“Grace Is Not Opposed to Effort, but to Earning”

I’m a bit ashamed to admit that until I heard of his passing today, I was unfamiliar with the work of philosopher and theologian Dallas Willard. Since seeing reports of his death, I’ve been looking into his work, and I’m excited to read more – and sad that I wasn’t able to start doing so while he was still alive.  A few quotes I’ve particularly liked from articles and interviews online:

The enemy in our time is not human capacity, or over activism, but the enemy is passivity – the idea that God has done everything and you are essentially left to be a consumer of the grace of God and that the only thing you have to do is find out how to do that and do it regularly. I think this is a terrible mistake and accounts for the withdrawal of active Christians from so many areas of life where they should be present. It also accounts for the lack of spiritual growth, for you can be sure that if you do not act in an advised fashion consistently and resolutely you will not grow spiritually. We all know that Jesus said, (in John 15) ‘without me you can do nothing’. We need to add, ‘if you do nothing, it will be most assuredly without him.’

Of course we must be concerned about works righteousness. I talk a lot about the value of spiritual disciplines but also the danger of using them as if they help us earn our salvation. But it is crucial to realise that grace is not opposed to effort, but to earning. Earning is an attitude, effort is action. Without effort, we would be nowhere. When you read the New Testament you see how astonishingly energetic it is. Paul says, ‘take off the old man, put on the new.’ There is no suggesting that this will be done for you. (http://www.dwillard.org/articles/artview.asp?artID=92)

[Relevant Magazine]: “The idea of Discipleship; acknowledging Jesus as Lord and Teacher of our lives; is daunting for most. Jesus seemed to suggest that one cannot be His disciple without laying it all down for Him and taking up one’s own cross. That’s not a very popular idea in today’s culture. Have we misunderstood what it means to follow Christ?”

[DW]: “Well, I don’t think we’ve misunderstood Him. The real problem is not misunderstanding Him, but it’s setting it aside as a requirement for salvation. Now, a few decades ago you had leading speakers for Christianity across the nation who would say things like, ‘We’re not supposed to follow Christ, we’re supposed to trust Him’, and that meant not to trust His leadership and teaching, but to trust His death on the cross for the forgiveness of sins.

“What has basically happened is that the meaning of ‘Trust Christ’ has changed. It has come to no longer mean trusting Him; it meant trust something He did. In that way, one theory of the atonement was substituted for the Christian Gospel. The results of this are that (now) discipleship is not essential, and people are not invited to become disciples. So then now you have crazy hermeneutics like, ‘The Gospels are for the Millennium, but Paul’s gospel is for us today’. This is just taking possession of the whole country on the conservative side. On the liberal side something different is happening. It’s amazing to see how every system within Christianity took a route that said, ‘You know, you don’t have to do that. That is not for you to follow. You just have faith in the death of Christ on the cross or have faith in Jesus as a great social prophet or whatever.’ (http://www.dwillard.org/articles/artview.asp?artID=100)

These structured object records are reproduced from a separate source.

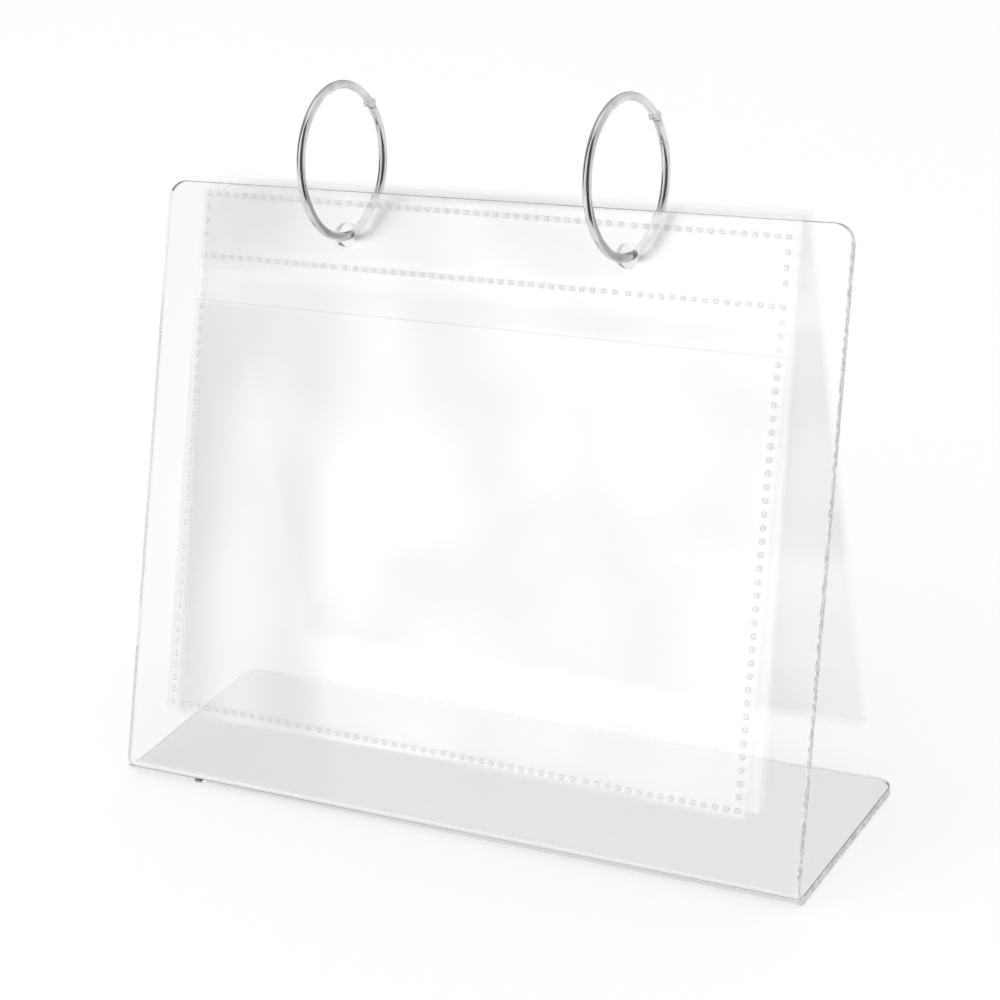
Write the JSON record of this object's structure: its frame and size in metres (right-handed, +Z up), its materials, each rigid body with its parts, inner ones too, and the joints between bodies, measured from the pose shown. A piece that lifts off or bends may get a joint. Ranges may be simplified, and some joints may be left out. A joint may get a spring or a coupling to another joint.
{
  "type": "nail sticker album",
  "caption": "Desk album of clear pocket sleeves on two hinged rings, hung through a bent clear acrylic easel stand.",
  "frame": {"origin": "middle of the flat underside of the stand", "axes": "+X to the right seen from the front, +Y to the back, +Z up"},
  "size_m": [0.194, 0.0801, 0.1716],
  "materials": {
    "clear_acrylic": "clear polished cast sheet with flame-polished edges",
    "clear_film": "thin clear, slightly milky polypropylene film with spot welds along its edges",
    "chromed_wire": "bright nickel-plated steel wire"
  },
  "bodies": {
    "stand": {"acrylic_stand": "clear_acrylic"},
    "ring_left": {"ring_left_lower_half": "chromed_wire", "ring_left_hinge_rivet": "chromed_wire"},
    "ring_left_gate": {"ring_left_upper_half": "chromed_wire"},
    "ring_right": {"ring_right_lower_half": "chromed_wire", "ring_right_hinge_rivet": "chromed_wire"},
    "ring_right_gate": {"ring_right_upper_half": "chromed_wire"},
    "front_sleeve_1": {"front_sleeve_1_back_film": "clear_film", "front_sleeve_1_binding_strip": "clear_film", "front_sleeve_1_pocket_film": "clear_film"},
    "front_sleeve_2": {"front_sleeve_2_back_film": "clear_film", "front_sleeve_2_binding_strip": "clear_film", "front_sleeve_2_pocket_film": "clear_film"},
    "front_sleeve_3": {"front_sleeve_3_back_film": "clear_film", "front_sleeve_3_binding_strip": "clear_film", "front_sleeve_3_pocket_film": "clear_film"},
    "front_sleeve_4": {"front_sleeve_4_back_film": "clear_film", "front_sleeve_4_binding_strip": "clear_film", "front_sleeve_4_pocket_film": "clear_film"},
    "front_sleeve_5": {"front_sleeve_5_back_film": "clear_film", "front_sleeve_5_binding_strip": "clear_film", "front_sleeve_5_pocket_film": "clear_film"},
    "back_sleeve_1": {"back_sleeve_1_back_film": "clear_film", "back_sleeve_1_binding_strip": "clear_film", "back_sleeve_1_pocket_film": "clear_film"},
    "back_sleeve_2": {"back_sleeve_2_back_film": "clear_film", "back_sleeve_2_binding_strip": "clear_film", "back_sleeve_2_pocket_film": "clear_film"},
    "back_sleeve_3": {"back_sleeve_3_back_film": "clear_film", "back_sleeve_3_binding_strip": "clear_film", "back_sleeve_3_pocket_film": "clear_film"},
    "back_sleeve_4": {"back_sleeve_4_back_film": "clear_film", "back_sleeve_4_binding_strip": "clear_film", "back_sleeve_4_pocket_film": "clear_film"},
    "back_sleeve_5": {"back_sleeve_5_back_film": "clear_film", "back_sleeve_5_binding_strip": "clear_film", "back_sleeve_5_pocket_film": "clear_film"}
  },
  "joints": [
    {"name": "ring_left_turn", "type": "hinge", "parent": "stand", "child": "ring_left", "pos_m": [-0.0387, 0.03109, 0.15194], "axis": [0.9991, 0.0419, 0], "range_deg": [-330, 0]},
    {"name": "ring_left_open", "type": "hinge", "parent": "ring_left", "child": "ring_left_gate", "pos_m": [-0.03938, 0.04718, 0.16124], "axis": [-0.9991, -0.0419, 0], "range_deg": [0, 75]},
    {"name": "ring_right_turn", "type": "hinge", "parent": "stand", "child": "ring_right", "pos_m": [0.0413, 0.03109, 0.15194], "axis": [1, 0, 0], "range_deg": [-330, 0]},
    {"name": "ring_right_open", "type": "hinge", "parent": "ring_right", "child": "ring_right_gate", "pos_m": [0.0413, 0.0472, 0.16124], "axis": [-1, 0, 0], "range_deg": [0, 75]},
    {"name": "front_sleeve_1_turn", "type": "hinge", "parent": "stand", "child": "front_sleeve_1", "pos_m": [0, 0.03109, 0.15194], "axis": [-1, 0, 0], "range_deg": [0, 9]},
    {"name": "front_sleeve_2_turn", "type": "hinge", "parent": "front_sleeve_1", "child": "front_sleeve_2", "pos_m": [0, 0.03109, 0.15194], "axis": [-1, 0, 0], "range_deg": [0, 9]},
    {"name": "front_sleeve_3_turn", "type": "hinge", "parent": "front_sleeve_2", "child": "front_sleeve_3", "pos_m": [0, 0.03109, 0.15194], "axis": [-1, 0, 0], "range_deg": [0, 9]},
    {"name": "front_sleeve_4_turn", "type": "hinge", "parent": "front_sleeve_3", "child": "front_sleeve_4", "pos_m": [0, 0.03109, 0.15194], "axis": [-1, 0, 0], "range_deg": [0, 9]},
    {"name": "front_sleeve_5_turn", "type": "hinge", "parent": "front_sleeve_4", "child": "front_sleeve_5", "pos_m": [0, 0.03109, 0.15194], "axis": [-1, 0, 0], "range_deg": [0, 244]},
    {"name": "back_sleeve_1_turn", "type": "hinge", "parent": "stand", "child": "back_sleeve_1", "pos_m": [0, 0.03109, 0.15194], "axis": [-1, 0, 0], "range_deg": [-9, 0]},
    {"name": "back_sleeve_2_turn", "type": "hinge", "parent": "back_sleeve_1", "child": "back_sleeve_2", "pos_m": [0, 0.03109, 0.15194], "axis": [-1, 0, 0], "range_deg": [-9, 0]},
    {"name": "back_sleeve_3_turn", "type": "hinge", "parent": "back_sleeve_2", "child": "back_sleeve_3", "pos_m": [0, 0.03109, 0.15194], "axis": [-1, 0, 0], "range_deg": [-9, 0]},
    {"name": "back_sleeve_4_turn", "type": "hinge", "parent": "back_sleeve_3", "child": "back_sleeve_4", "pos_m": [0, 0.03109, 0.15194], "axis": [-1, 0, 0], "range_deg": [-9, 0]},
    {"name": "back_sleeve_5_turn", "type": "hinge", "parent": "back_sleeve_4", "child": "back_sleeve_5", "pos_m": [0, 0.03109, 0.15194], "axis": [-1, 0, 0], "range_deg": [-244, 0]}
  ]
}
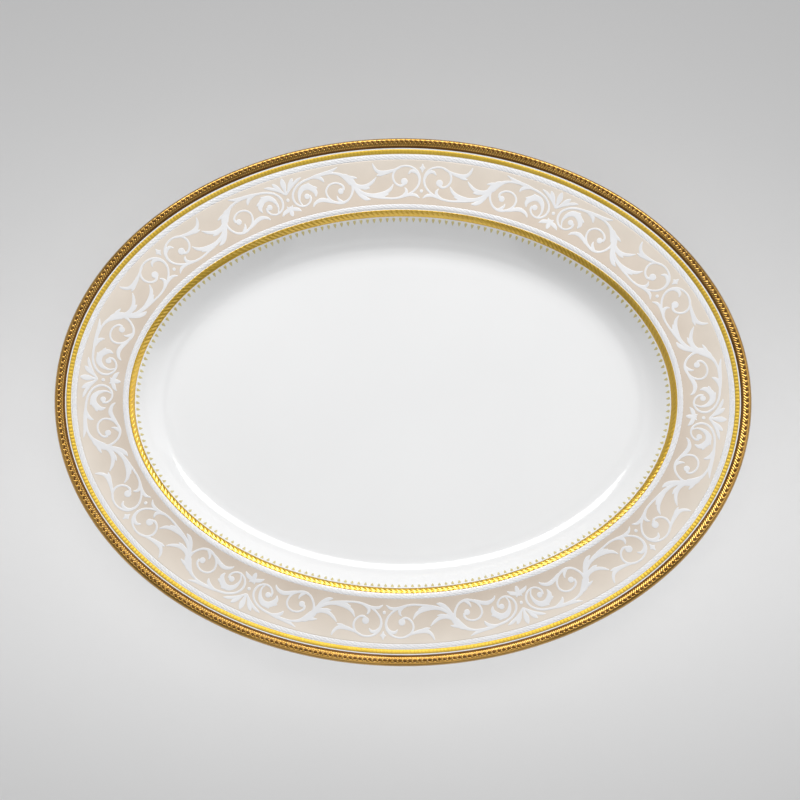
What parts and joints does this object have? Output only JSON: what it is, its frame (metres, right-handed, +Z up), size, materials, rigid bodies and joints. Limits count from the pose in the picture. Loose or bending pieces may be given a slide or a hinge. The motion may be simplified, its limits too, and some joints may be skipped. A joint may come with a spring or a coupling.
{
  "type": "serving platter",
  "caption": "Oval china serving platter with a broad ivory rim, raised white scroll relief, rope borders and gold bands, a shallow white well and a foot ring.",
  "frame": {"origin": "centre of the plane that the foot ring rests on", "axes": "+X along the long axis of the oval, +Y along the short axis, +Z up out of the decorated face"},
  "size_m": [0.36, 0.28, 0.027],
  "materials": {
    "porcelain": "clear glossy glaze over white china",
    "ivory_ground": "satin ivory ground colour fired on the glaze",
    "white_enamel": "satin raised white enamel paste",
    "bright_gold": "burnished fired gold",
    "edge_gold": "etched and burnished deep gold"
  },
  "bodies": {
    "root": {"porcelain_body": "porcelain", "edge_gold_band": "edge_gold", "gold_bead_line": "bright_gold", "outer_rope_border": "white_enamel", "ivory_ground_band": "ivory_ground", "inner_rope_border": "white_enamel", "inner_gold_band": "bright_gold", "gold_drop_fringe": "bright_gold", "scroll_forward_1": "white_enamel", "scroll_backward_1": "white_enamel", "palmette_1": "white_enamel", "palmette_pearl_1": "white_enamel", "fleuron_1": "white_enamel", "lozenge_1": "white_enamel", "small_pearl_1": "white_enamel", "scroll_forward_2": "white_enamel", "scroll_backward_2": "white_enamel", "palmette_2": "white_enamel", "palmette_pearl_2": "white_enamel", "fleuron_2": "white_enamel", "lozenge_2": "white_enamel", "small_pearl_2": "white_enamel", "scroll_forward_3": "white_enamel", "scroll_backward_3": "white_enamel", "palmette_3": "white_enamel", "palmette_pearl_3": "white_enamel", "fleuron_3": "white_enamel", "lozenge_3": "white_enamel", "small_pearl_3": "white_enamel", "scroll_forward_4": "white_enamel", "scroll_backward_4": "white_enamel", "palmette_4": "white_enamel", "palmette_pearl_4": "white_enamel", "fleuron_4": "white_enamel", "lozenge_4": "white_enamel", "small_pearl_4": "white_enamel", "scroll_forward_5": "white_enamel", "scroll_backward_5": "white_enamel", "palmette_5": "white_enamel", "palmette_pearl_5": "white_enamel", "fleuron_5": "white_enamel", "lozenge_5": "white_enamel", "small_pearl_5": "white_enamel", "scroll_forward_6": "white_enamel", "scroll_backward_6": "white_enamel", "palmette_6": "white_enamel", "palmette_pearl_6": "white_enamel", "fleuron_6": "white_enamel", "lozenge_6": "white_enamel", "small_pearl_6": "white_enamel"}
  },
  "joints": []
}
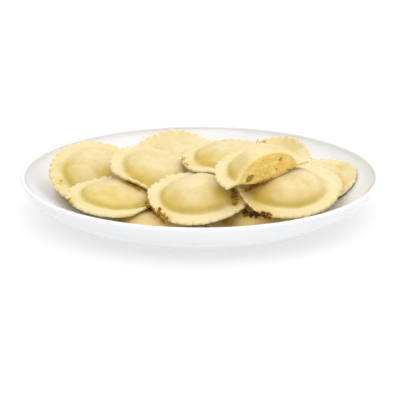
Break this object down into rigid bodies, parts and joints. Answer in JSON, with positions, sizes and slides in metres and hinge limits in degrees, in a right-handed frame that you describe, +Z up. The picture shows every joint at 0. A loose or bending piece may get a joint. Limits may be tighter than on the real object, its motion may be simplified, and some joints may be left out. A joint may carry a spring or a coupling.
{
  "type": "plate of ravioli",
  "caption": "Round white coupe plate heaped with round serrated ravioli, a front one cut open to show its filling.",
  "frame": {"origin": "centre of the plate's foot, on the table", "axes": "+Z up, the plate's axis of rotation; -Y the side that the heap is seen from, where the cut raviolo lies in front; +X to the right as seen from -Y"},
  "size_m": [0.22, 0.22, 0.0584],
  "materials": {
    "white_porcelain": "glossy",
    "pasta_dough": "satin",
    "pasta_filling": "matte"
  },
  "bodies": {
    "root": {"plate": "white_porcelain", "raviolo_back_centre": "pasta_dough", "raviolo_back_right": "pasta_dough", "raviolo_left": "pasta_dough", "raviolo_right": "pasta_dough", "raviolo_under_front_left": "pasta_dough", "raviolo_under_front_right": "pasta_dough", "raviolo_under_middle": "pasta_dough", "raviolo_under_left": "pasta_dough", "raviolo_front_left": "pasta_dough", "raviolo_centre_left": "pasta_dough", "raviolo_behind_front_right": "pasta_dough", "raviolo_front_centre": "pasta_dough", "raviolo_front_right": "pasta_dough", "raviolo_centre_right": "pasta_dough", "raviolo_cut": "pasta_dough", "raviolo_filling": "pasta_filling"}
  },
  "joints": []
}
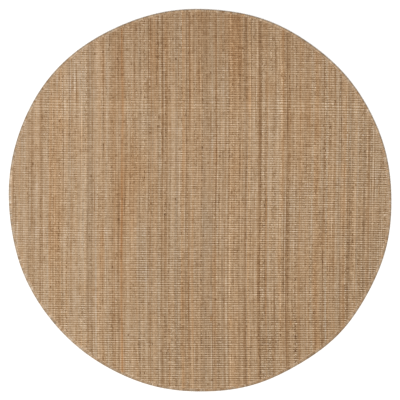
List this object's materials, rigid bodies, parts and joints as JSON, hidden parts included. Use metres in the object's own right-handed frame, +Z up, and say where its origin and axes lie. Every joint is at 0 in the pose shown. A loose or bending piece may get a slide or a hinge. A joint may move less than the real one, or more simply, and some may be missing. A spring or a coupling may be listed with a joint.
{
  "type": "round jute rug",
  "caption": "Round flatwoven jute rug, ribbed across, with streaked natural yarns and a narrow overcast edge, lying flat.",
  "frame": {"origin": "on the floor, at the middle of the rug's bounding box", "axes": "+Z up from the floor; the streaked yarns run along Y and the ribs and grooves along X"},
  "size_m": [1.995, 1.9936, 0.009],
  "materials": {
    "jute_weave": "matt, dry natural jute in streaks of straw, tan, olive-grey and orange-brown",
    "jute_edge": "matt jute yarn, wrapped over the rim"
  },
  "bodies": {
    "root": {"woven_cloth": "jute_weave", "overcast_edge": "jute_edge"}
  },
  "joints": []
}
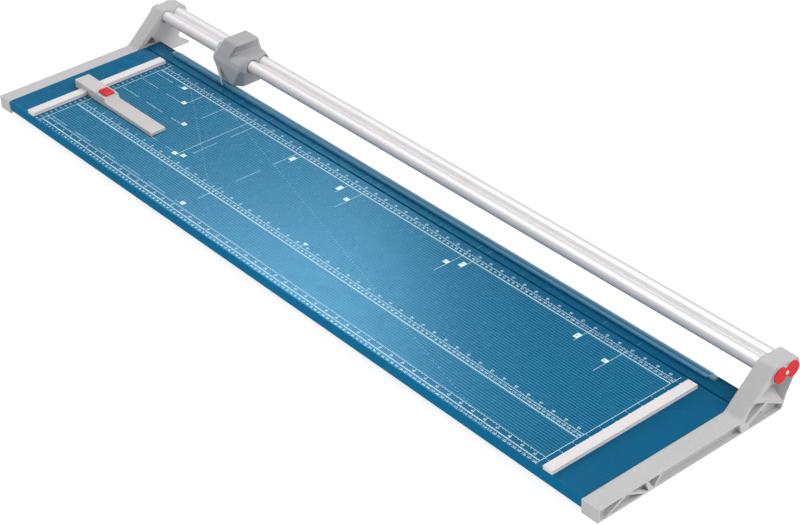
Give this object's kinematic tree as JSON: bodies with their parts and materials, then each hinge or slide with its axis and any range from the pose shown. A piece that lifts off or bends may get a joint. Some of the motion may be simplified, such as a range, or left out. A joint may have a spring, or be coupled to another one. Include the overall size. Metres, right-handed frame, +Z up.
{
  "type": "rotary paper trimmer",
  "caption": "Large flat rotary trimmer: ruled blue table, twin-tube rail with a sliding round blade head, clear clamping strip, side stops and a sliding backstop.",
  "frame": {"origin": "centre of the trimmer's length and depth, on the surface that its feet stand on", "axes": "+X along the rail towards the right-hand plate, +Y from the user's edge to the cutting rail, +Z up"},
  "size_m": [1.529, 0.39, 0.106],
  "materials": {
    "table_blue": "petrol blue paint with pale print",
    "bed_blue": "petrol blue paint on an aluminium extrusion",
    "plate_grey": "light grey powder coat on an aluminium die casting",
    "dark_steel": "blued steel strip with a ground edge",
    "rail_aluminium": "satin anodised extrusion",
    "zinc_steel": "zinc plated sheet",
    "screw_steel": "plated screws and pins",
    "spring_steel": "spring steel",
    "blade_steel": "ground and honed tool steel",
    "bush_brass": "turned bearing bush",
    "white_plastic": "off-white moulding",
    "slider_plastic": "warm light grey moulding",
    "head_plastic": "mid grey fine grained moulding",
    "clip_plastic": "grey moulded clip",
    "black_plastic": "black engineering plastic",
    "red_plastic": "red moulding",
    "clear_plastic": "clear flexible strip",
    "foot_rubber": "black non-slip rubber"
  },
  "bodies": {
    "base": {"table_sheet": "table_blue", "table_stiffener": "zinc_steel", "blade_bed": "bed_blue", "lower_blade": "dark_steel", "lower_blade_screws": "screw_steel", "stop_bar_left": "white_plastic", "stop_bar_right": "white_plastic", "stop_bar_screws": "screw_steel", "end_plate_left": "plate_grey", "end_plate_right": "plate_grey", "guide_rail": "rail_aluminium", "rail_plugs": "zinc_steel", "rail_bolts": "screw_steel", "rail_cap_left": "red_plastic", "rail_cap_right": "red_plastic", "bed_screws": "screw_steel", "rubber_feet": "foot_rubber", "strip_clips": "clip_plastic", "strip_leaf_springs": "spring_steel"},
    "clamp_strip": {"clamp_strip": "clear_plastic"},
    "cutting_head": {"head_shell": "head_plastic", "glide_bush_left": "black_plastic", "glide_bush_right": "black_plastic", "blade_carrier": "zinc_steel", "carrier_screws": "screw_steel", "blade_axle": "screw_steel", "blade_spring": "spring_steel", "roller_pins": "screw_steel", "cut_indicator": "clip_plastic"},
    "blade_bush": {"axle_bush": "bush_brass"},
    "blade": {"cutting_blade": "blade_steel", "blade_hub": "black_plastic", "hub_rivets": "screw_steel"},
    "press_roller_left": {"press_roller_left": "black_plastic"},
    "press_roller_right": {"press_roller_right": "black_plastic"},
    "backstop": {"backstop_body": "slider_plastic", "button_springs": "spring_steel"},
    "backstop_button": {"backstop_button": "red_plastic"},
    "lock_shoe": {"lock_shoe": "black_plastic"}
  },
  "joints": [
    {"name": "head_slide", "type": "slide", "parent": "base", "child": "cutting_head", "axis": [1, 0, 0], "range_m": [-0.1715, 1.1885]},
    {"name": "blade_float", "type": "slide", "parent": "cutting_head", "child": "blade_bush", "axis": [0, 1, 0], "range_m": [0, 0.0008], "stiffness_N_per_m": 2000, "springref_m": -0.0008, "deforming": ["blade_spring"]},
    {"name": "blade_spin", "type": "hinge", "parent": "blade_bush", "child": "blade", "pos_m": [-0.5085, 0.131, 0.0465], "axis": [0, 1, 0], "continuous": true},
    {"name": "press_roller_left_spin", "type": "hinge", "parent": "cutting_head", "child": "press_roller_left", "pos_m": [-0.5165, 0.1288, 0.0334], "axis": [0, 1, 0], "continuous": true},
    {"name": "press_roller_right_spin", "type": "hinge", "parent": "cutting_head", "child": "press_roller_right", "pos_m": [-0.5005, 0.1288, 0.0334], "axis": [0, 1, 0], "continuous": true},
    {"name": "clamp_strip_press", "type": "slide", "parent": "base", "child": "clamp_strip", "axis": [0, 0, -1], "range_m": [0, 0.0012], "stiffness_N_per_m": 600, "springref_m": -0.002, "deforming": ["strip_leaf_springs"]},
    {"name": "backstop_slide", "type": "slide", "parent": "base", "child": "backstop", "axis": [0, 1, 0], "range_m": [-0.11, 0.138]},
    {"name": "button_press", "type": "slide", "parent": "backstop", "child": "backstop_button", "axis": [0, 0, -1], "range_m": [0, 0.0022], "stiffness_N_per_m": 800, "springref_m": -0.0015, "deforming": ["button_springs"]},
    {"name": "lock_shoe_release", "type": "slide", "parent": "backstop", "child": "lock_shoe", "axis": [1, 0, 0], "range_m": [0, 0.00065]}
  ],
  "couplings": [
    {"joint": "blade_spin", "follows": "head_slide", "rad_per_m": 44.444},
    {"joint": "press_roller_left_spin", "follows": "head_slide", "rad_per_m": 222.22},
    {"joint": "press_roller_right_spin", "follows": "head_slide", "rad_per_m": 222.22},
    {"joint": "lock_shoe_release", "follows": "button_press", "ratio": 0.2727}
  ]
}
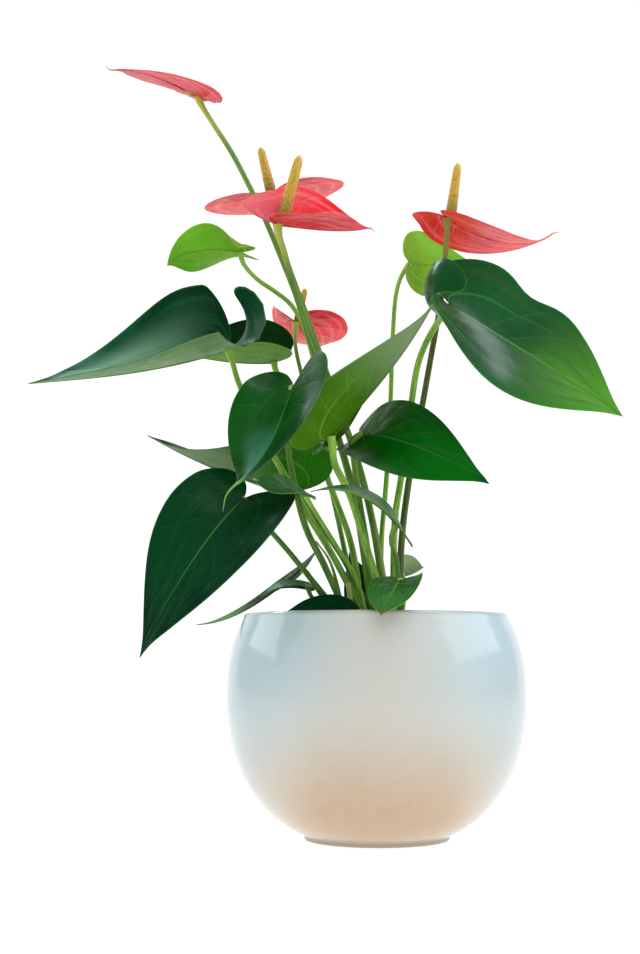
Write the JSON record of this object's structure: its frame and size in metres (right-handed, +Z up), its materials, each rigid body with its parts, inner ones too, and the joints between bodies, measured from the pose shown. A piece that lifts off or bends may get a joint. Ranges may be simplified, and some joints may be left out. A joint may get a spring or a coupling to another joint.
{
  "type": "potted anthurium",
  "caption": "Flowering house plant with long-stalked heart-shaped leaves and red spathes, in a round glazed pot that stands on its foot.",
  "frame": {"origin": "centre of the pot's foot, on the surface it stands on", "axes": "+Z up the plant; the front seen in the picture faces -Y, and +X is to its right"},
  "size_m": [0.396, 0.2482, 0.5299],
  "materials": {
    "glaze": "white glazed stoneware, glossy, with a cool and a warm tone",
    "potting_mix": "dark, damp, coarse potting mix with bark",
    "leaf": "dark green leaf with a waxy gloss, paler underneath",
    "young_leaf": "light green young leaf, thin and a little see-through",
    "leaf_stalk": "light green stalk, satin",
    "flower_stalk": "olive green stalk, satin",
    "shoot": "pale green rolled sheath, satin",
    "spathe": "coral red spathe with a waxy gloss and paler veins",
    "spadix": "golden yellow, matt, covered in tiny flowers"
  },
  "bodies": {
    "root": {"leaf_01_blade": "young_leaf", "leaf_01_stalk": "leaf_stalk", "leaf_02_blade": "young_leaf", "leaf_02_stalk": "leaf_stalk", "leaf_03_blade": "leaf", "leaf_03_stalk": "leaf_stalk", "leaf_04_blade": "leaf", "leaf_04_stalk": "leaf_stalk", "leaf_05_blade": "leaf", "leaf_05_stalk": "leaf_stalk", "leaf_06_blade": "leaf", "leaf_06_stalk": "leaf_stalk", "leaf_07_blade": "leaf", "leaf_07_stalk": "leaf_stalk", "leaf_08_blade": "leaf", "leaf_08_stalk": "leaf_stalk", "leaf_09_blade": "leaf", "leaf_09_stalk": "leaf_stalk", "leaf_10_blade": "leaf", "leaf_10_stalk": "leaf_stalk", "leaf_11_blade": "leaf", "leaf_11_stalk": "leaf_stalk", "leaf_12_blade": "leaf", "leaf_12_stalk": "leaf_stalk", "leaf_13_blade": "leaf", "leaf_13_stalk": "leaf_stalk", "leaf_14_blade": "leaf", "leaf_14_stalk": "leaf_stalk", "leaf_15_blade": "leaf", "leaf_15_stalk": "leaf_stalk", "leaf_16_blade": "leaf", "leaf_16_stalk": "leaf_stalk", "leaf_17_blade": "leaf", "leaf_17_stalk": "leaf_stalk", "leaf_18_blade": "leaf", "leaf_18_stalk": "leaf_stalk", "flower_1_spathe": "spathe", "flower_1_stalk": "flower_stalk", "flower_1_spadix": "spadix", "flower_2_spathe": "spathe", "flower_2_stalk": "flower_stalk", "flower_2_spadix": "spadix", "flower_3_spathe": "spathe", "flower_3_stalk": "flower_stalk", "flower_3_spadix": "spadix", "flower_4_spathe": "spathe", "flower_4_stalk": "flower_stalk", "flower_4_spadix": "spadix", "flower_5_spathe": "spathe", "flower_5_stalk": "flower_stalk", "flower_5_spadix": "spadix", "shoot_1": "shoot", "shoot_2": "shoot", "shoot_3": "shoot", "pot": "glaze", "potting_mix": "potting_mix"}
  },
  "joints": []
}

I’m sure there are plenty of areas where Willard and I wouldn’t see eye-to-eye – he describes his theology as “pretty Calvinistic,” whereas Swedenborgianism tends to be on the complete opposite end of the spectrum. But Willard’s key emphasis – that grace and effort need to work hand in hand – is at the heart of Swedenborgian theology, and I believe that a failure to realize the truth of this idea may be the single biggest problem in the Christian world today.

Thoughts and prayers go out to the Willard family; may they find comfort in the Lord’s love.